Hi Rob, (I asume)your pic does not load but as a stab in the dark I think it may only be surface cracks on your gelcoat/fiberglass as this happens a lot.I do not think it will have gone through to cause any probs but if so you can always try ebay Item number: 320191009199
no Idea if it works but it claims to seal shower trays so who knows? 
terry


----------



## JohnsCrossMotorHomes (Jul 21, 2007)

Just a thought off the top of my head, any one want to shoot me down is welcome!

Seal it from the inside, run a hosepipe over the roof to establish where it is coming from, then the repair will not show on the outside and it will be hidden on the inside under the headlining.

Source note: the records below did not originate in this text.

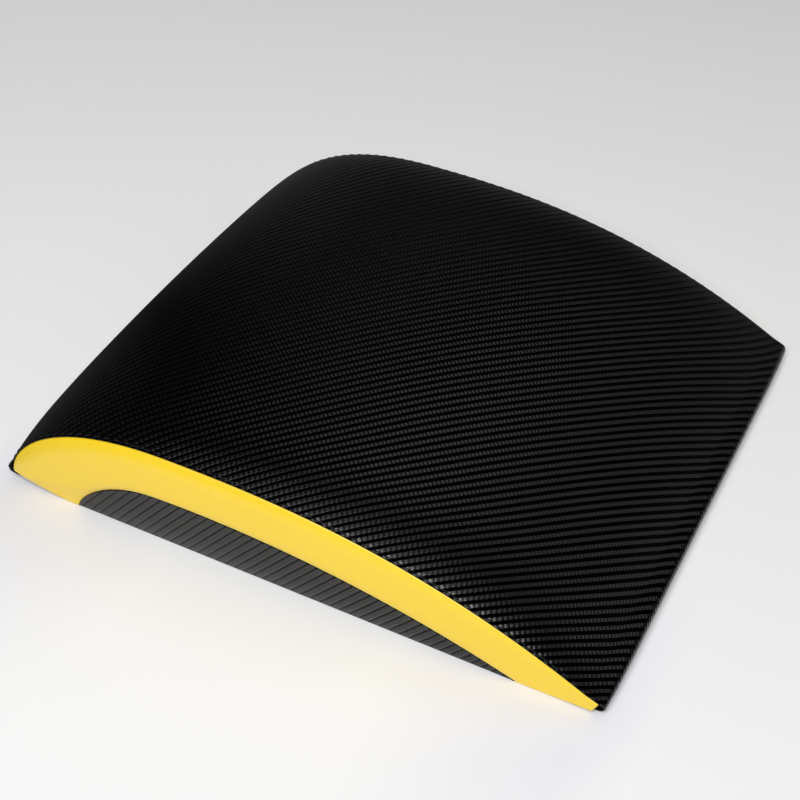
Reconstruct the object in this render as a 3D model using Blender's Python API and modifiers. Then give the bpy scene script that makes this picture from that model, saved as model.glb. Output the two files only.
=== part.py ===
"""An ab mat: a foam wedge that arches the lower back, in a sewn vinyl cover that zips shut across its underside.

The mat lies flat on the floor with its thick, rounded end (the nose) at -X and its thin end (the tail) at +X.
Every piece is modelled in the seam frame: x from the foremost point of the side seam, y from the middle of the
width, z from the floor. An empty moves that frame so that the middle of the mat is at the origin.
"""

import math

import bmesh
import bpy
import numpy as np

# Side seam, seen from the side
SEAM_LENGTH = 0.352
SEAM_WIDTH = 0.303
SEAM_HEIGHT = 0.0652
PEAK_FROM_NOSE = 0.1176
NOSE_HEIGHT = 0.0077
NOSE_UNDERCUT = 0.040
NOSE_UNDERCUT_SHARE = 1.5
NOSE_CURVE_SHARES = (2.4, 0.625)
BACK_CURVE_SHARE = 2.38

# Thin end: the top panel rolls round it and comes back under
TAIL_HEIGHT = 0.0079
TAIL_BLEND = 0.008
TAIL_ROLL_RADIUS = 0.0052
TAIL_REACH = 0.0034
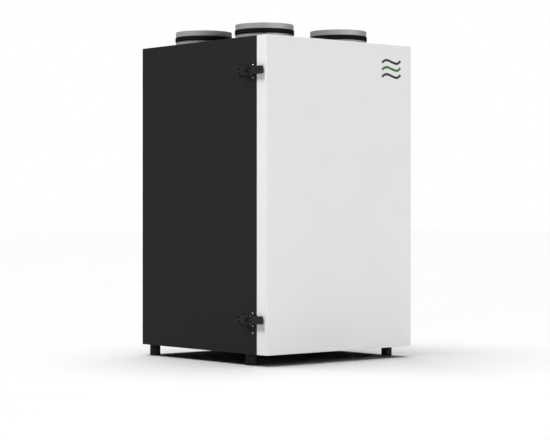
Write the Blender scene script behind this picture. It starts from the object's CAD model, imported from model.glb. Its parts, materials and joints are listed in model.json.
import json
import math
import random

import bmesh
import bpy
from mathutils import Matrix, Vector


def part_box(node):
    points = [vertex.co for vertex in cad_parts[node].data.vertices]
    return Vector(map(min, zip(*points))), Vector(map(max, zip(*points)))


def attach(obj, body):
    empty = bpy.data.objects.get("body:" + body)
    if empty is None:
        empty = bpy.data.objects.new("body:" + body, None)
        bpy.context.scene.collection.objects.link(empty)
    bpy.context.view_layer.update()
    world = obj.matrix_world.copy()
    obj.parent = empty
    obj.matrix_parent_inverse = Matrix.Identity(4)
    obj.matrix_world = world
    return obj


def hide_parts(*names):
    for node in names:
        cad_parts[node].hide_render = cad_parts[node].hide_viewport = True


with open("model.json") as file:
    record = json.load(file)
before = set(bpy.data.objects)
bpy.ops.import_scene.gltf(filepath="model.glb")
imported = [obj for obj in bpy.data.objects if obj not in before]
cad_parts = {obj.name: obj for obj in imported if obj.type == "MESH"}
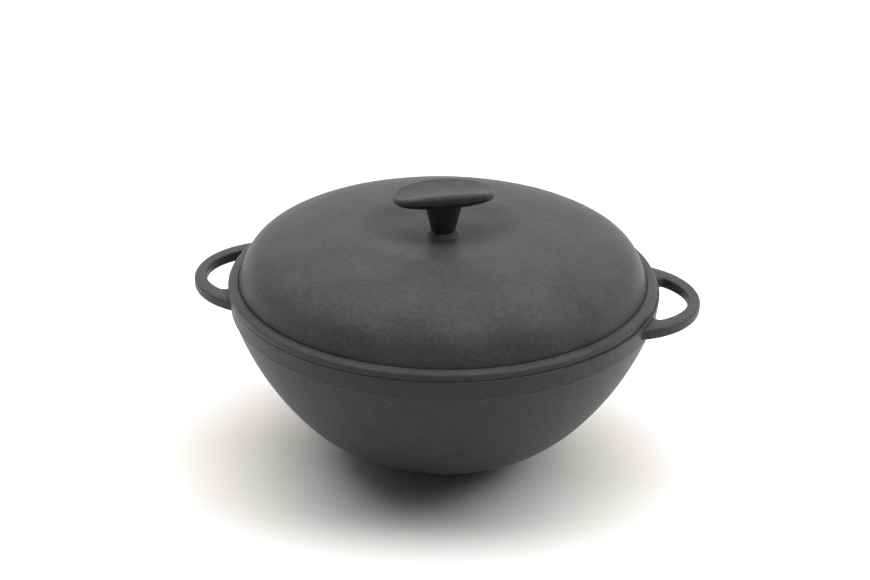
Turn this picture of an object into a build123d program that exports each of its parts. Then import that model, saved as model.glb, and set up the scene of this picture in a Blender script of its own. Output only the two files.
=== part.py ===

Cover the area with sealant then place some polythene film over the sealant maybe.

Regards


----------



## 04HBG (Dec 9, 2007)

Rob16 said:


> Hi Guy's, new to this forum, I have a Autotrail Apache 700se and have noticed a crack in the roof over the cab beds, is there any sealer that is recommended to use to seal this type of crack, as silicone would not be a permanent job, I have attached a picture so you can see where it is, there is one on the other side as well in the same place but no where near as bad, is this a common thing on this on this model,it is a 2005, any help or info woulb be very much welcomed, and as i live in Northern Ireland, we don't have as good a choice of places to go to sort this kind of thing out as what you would have in England,


Hello Rob,
I cant see your pictures but let me guess the cracks are just above the overhead cab where there is a section on either side built up, the cracks probably are at the end of the built up section !!!!!
I have a 2004 apache 700 and after 2 years it split across the section on either side letting water in, the lay up was very thin and poorly done. Mine was in for repair for 5 weeks and had to be severely strenghtened, it should be done on gaurantee no quibbles also look along the front of the cab roof for any signs of crazing as the whole section seems to be far too flexible and flimsily built. If you have any questions please feel free to PM me.


----------



## 108666 (Dec 9, 2007)

Thanks Guys I'm going to e-mail the people i purchased the vehicle from and also Autotrail, to see where i stand on this one will keep you all posted ,
Thanks again


----------



## chapter (May 1, 2005)

try this Web Page Name
chapter


----------



## 108666 (Dec 9, 2007)

Just to thank you all for your replys , got my Motorhome sorted , took it to a local guy who builds Sports Motorhomes that i know and he did an excellect job on it, was only without the van for one day , so hopefully that's that sorted, O and i also order the side reversing lights from him that can be cut in to the side,as we usually arrive at places at night and they give off excellect light when reversing handy for the wife :wink:, i looked on the web for them but could not turn up anything on where to purchase them,has anyone got them on their MH or know anyone that supplies them, thanks again everyone for your help


----------



## zulurita (May 9, 2005)

Do you know Rob what he actually did to rectify the problem? Only needing one day is very good I think other places that dealers use take longer?


----------



## 110126 (Feb 24, 2008)

Hi,

I spotted two identical cracks pushing through on identical places either side.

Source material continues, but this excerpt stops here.